**EXERCISE**.
Print the listing below exactly.
# start of INFORMATION PROVIDED
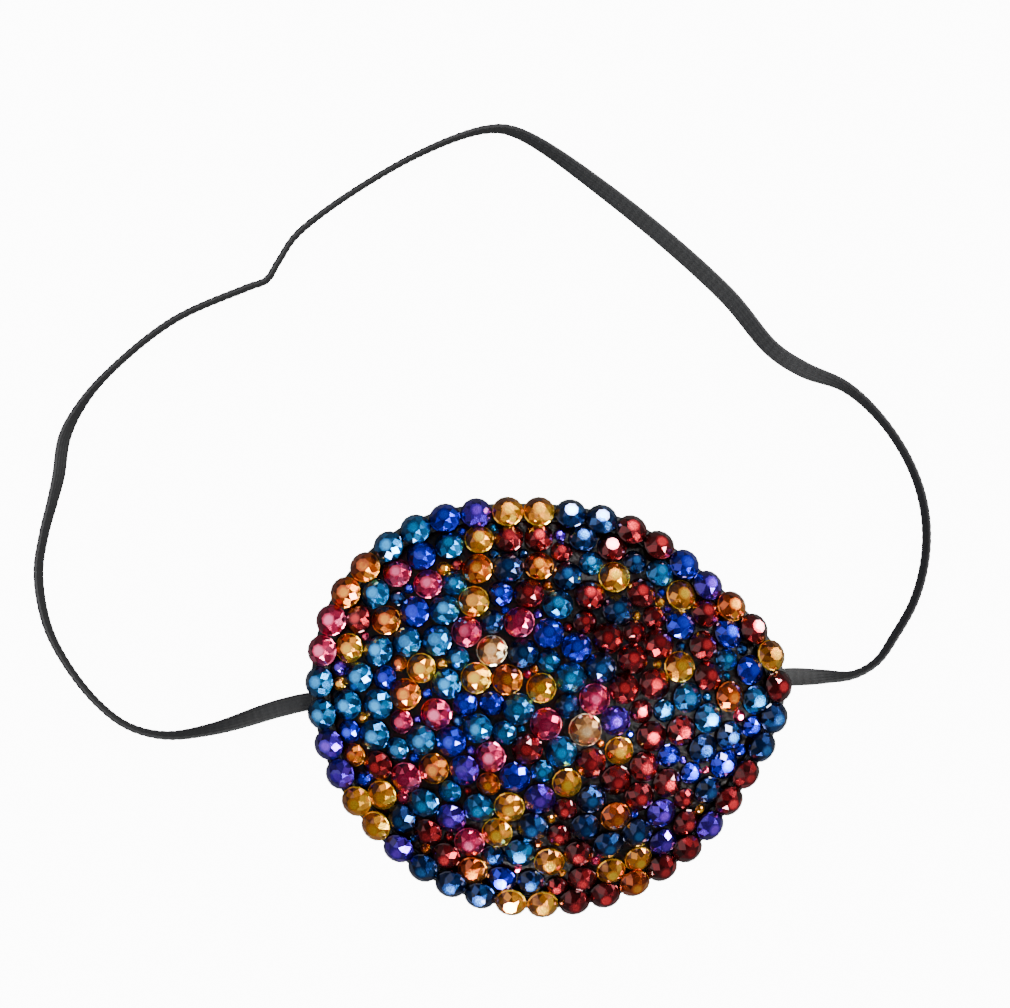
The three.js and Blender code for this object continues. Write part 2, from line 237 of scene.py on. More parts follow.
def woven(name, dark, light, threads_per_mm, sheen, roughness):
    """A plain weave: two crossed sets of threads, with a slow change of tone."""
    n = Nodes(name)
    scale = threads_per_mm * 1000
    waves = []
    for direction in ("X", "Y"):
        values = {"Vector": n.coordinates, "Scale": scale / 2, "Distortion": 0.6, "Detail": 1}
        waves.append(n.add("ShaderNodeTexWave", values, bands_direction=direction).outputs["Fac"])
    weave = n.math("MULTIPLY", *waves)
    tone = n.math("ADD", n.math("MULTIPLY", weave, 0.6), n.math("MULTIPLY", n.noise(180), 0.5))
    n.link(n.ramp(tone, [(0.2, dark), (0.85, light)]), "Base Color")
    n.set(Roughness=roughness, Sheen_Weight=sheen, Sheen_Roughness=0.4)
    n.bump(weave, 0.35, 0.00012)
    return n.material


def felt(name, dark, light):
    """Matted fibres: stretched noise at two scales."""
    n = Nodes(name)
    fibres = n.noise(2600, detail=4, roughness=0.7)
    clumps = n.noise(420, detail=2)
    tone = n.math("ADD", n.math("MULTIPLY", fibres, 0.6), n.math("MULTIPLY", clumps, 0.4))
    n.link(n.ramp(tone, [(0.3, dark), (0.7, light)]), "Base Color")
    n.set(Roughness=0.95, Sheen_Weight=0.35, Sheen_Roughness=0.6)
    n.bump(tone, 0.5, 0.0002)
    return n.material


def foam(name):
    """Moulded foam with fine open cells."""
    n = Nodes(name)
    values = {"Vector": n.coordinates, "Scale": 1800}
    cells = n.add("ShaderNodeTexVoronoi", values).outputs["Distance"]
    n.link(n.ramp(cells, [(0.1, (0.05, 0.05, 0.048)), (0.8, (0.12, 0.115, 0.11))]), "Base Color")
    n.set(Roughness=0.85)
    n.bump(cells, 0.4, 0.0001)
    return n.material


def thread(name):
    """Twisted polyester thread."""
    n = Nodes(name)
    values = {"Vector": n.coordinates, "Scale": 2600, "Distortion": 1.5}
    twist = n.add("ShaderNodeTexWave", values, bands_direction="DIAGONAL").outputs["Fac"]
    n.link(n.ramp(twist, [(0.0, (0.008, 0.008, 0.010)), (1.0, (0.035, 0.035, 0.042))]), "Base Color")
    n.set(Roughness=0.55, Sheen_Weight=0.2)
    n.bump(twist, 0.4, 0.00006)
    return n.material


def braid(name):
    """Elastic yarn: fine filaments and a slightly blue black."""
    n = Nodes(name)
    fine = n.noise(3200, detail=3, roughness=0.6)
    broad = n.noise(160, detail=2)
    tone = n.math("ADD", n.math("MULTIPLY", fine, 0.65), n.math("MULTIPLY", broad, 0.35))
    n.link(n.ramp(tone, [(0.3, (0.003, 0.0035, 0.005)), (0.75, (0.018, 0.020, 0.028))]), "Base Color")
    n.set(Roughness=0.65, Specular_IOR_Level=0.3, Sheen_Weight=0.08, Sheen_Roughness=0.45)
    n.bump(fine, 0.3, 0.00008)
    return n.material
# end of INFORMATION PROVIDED
**THE REPLY**.
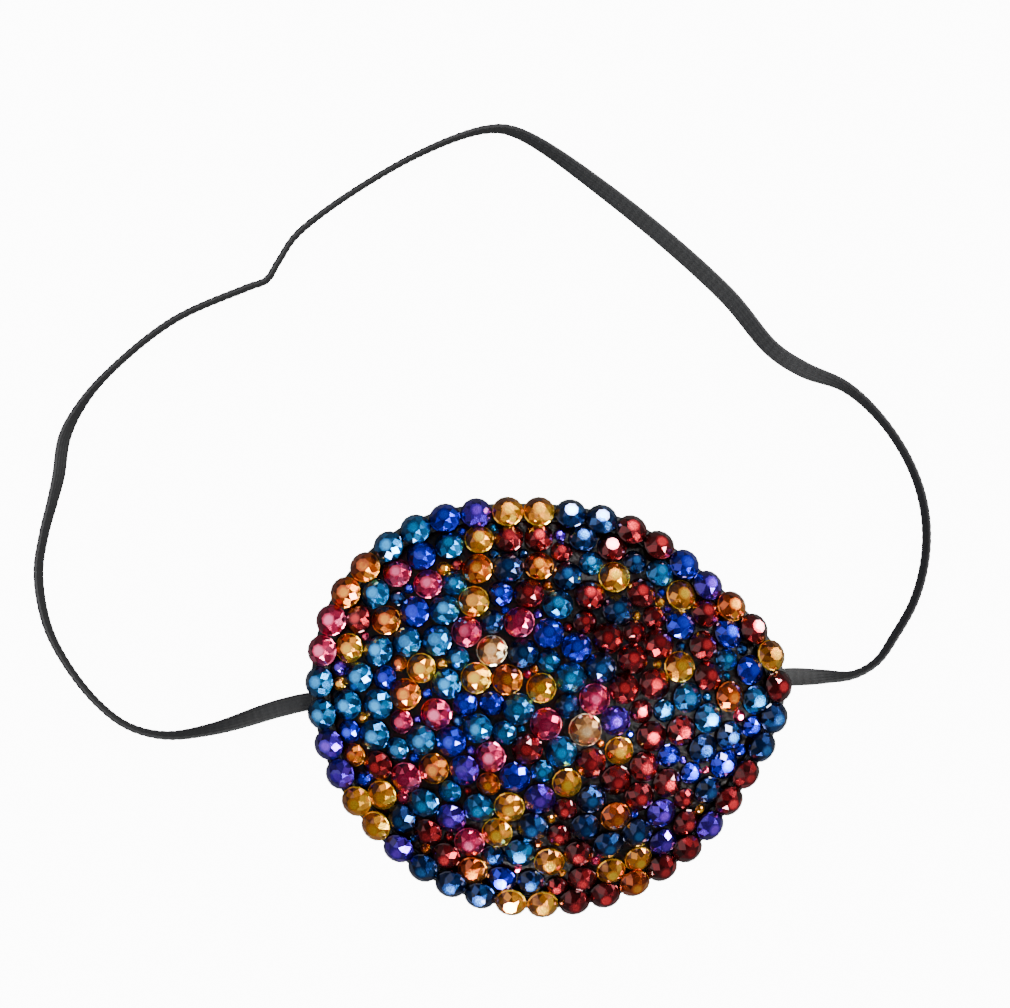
The three.js and Blender code for this object continues. Write part 2, from line 237 of scene.py on. More parts follow.
def woven(name, dark, light, threads_per_mm, sheen, roughness):
    """A plain weave: two crossed sets of threads, with a slow change of tone."""
    n = Nodes(name)
    scale = threads_per_mm * 1000
    waves = []
    for direction in ("X", "Y"):
        values = {"Vector": n.coordinates, "Scale": scale / 2, "Distortion": 0.6, "Detail": 1}
        waves.append(n.add("ShaderNodeTexWave", values, bands_direction=direction).outputs["Fac"])
    weave = n.math("MULTIPLY", *waves)
    tone = n.math("ADD", n.math("MULTIPLY", weave, 0.6), n.math("MULTIPLY", n.noise(180), 0.5))
    n.link(n.ramp(tone, [(0.2, dark), (0.85, light)]), "Base Color")
    n.set(Roughness=roughness, Sheen_Weight=sheen, Sheen_Roughness=0.4)
    n.bump(weave, 0.35, 0.00012)
    return n.material


def felt(name, dark, light):
    """Matted fibres: stretched noise at two scales."""
    n = Nodes(name)
    fibres = n.noise(2600, detail=4, roughness=0.7)
    clumps = n.noise(420, detail=2)
    tone = n.math("ADD", n.math("MULTIPLY", fibres, 0.6), n.math("MULTIPLY", clumps, 0.4))
    n.link(n.ramp(tone, [(0.3, dark), (0.7, light)]), "Base Color")
    n.set(Roughness=0.95, Sheen_Weight=0.35, Sheen_Roughness=0.6)
    n.bump(tone, 0.5, 0.0002)
    return n.material


def foam(name):
    """Moulded foam with fine open cells."""
    n = Nodes(name)
    values = {"Vector": n.coordinates, "Scale": 1800}
    cells = n.add("ShaderNodeTexVoronoi", values).outputs["Distance"]
    n.link(n.ramp(cells, [(0.1, (0.05, 0.05, 0.048)), (0.8, (0.12, 0.115, 0.11))]), "Base Color")
    n.set(Roughness=0.85)
    n.bump(cells, 0.4, 0.0001)
    return n.material


def thread(name):
    """Twisted polyester thread."""
    n = Nodes(name)
    values = {"Vector": n.coordinates, "Scale": 2600, "Distortion": 1.5}
    twist = n.add("ShaderNodeTexWave", values, bands_direction="DIAGONAL").outputs["Fac"]
    n.link(n.ramp(twist, [(0.0, (0.008, 0.008, 0.010)), (1.0, (0.035, 0.035, 0.042))]), "Base Color")
    n.set(Roughness=0.55, Sheen_Weight=0.2)
    n.bump(twist, 0.4, 0.00006)
    return n.material


def braid(name):
    """Elastic yarn: fine filaments and a slightly blue black."""
    n = Nodes(name)
    fine = n.noise(3200, detail=3, roughness=0.6)
    broad = n.noise(160, detail=2)
    tone = n.math("ADD", n.math("MULTIPLY", fine, 0.65), n.math("MULTIPLY", broad, 0.35))
    n.link(n.ramp(tone, [(0.3, (0.003, 0.0035, 0.005)), (0.75, (0.018, 0.020, 0.028))]), "Base Color")
    n.set(Roughness=0.65, Specular_IOR_Level=0.3, Sheen_Weight=0.08, Sheen_Roughness=0.45)
    n.bump(fine, 0.3, 0.00008)
    return n.material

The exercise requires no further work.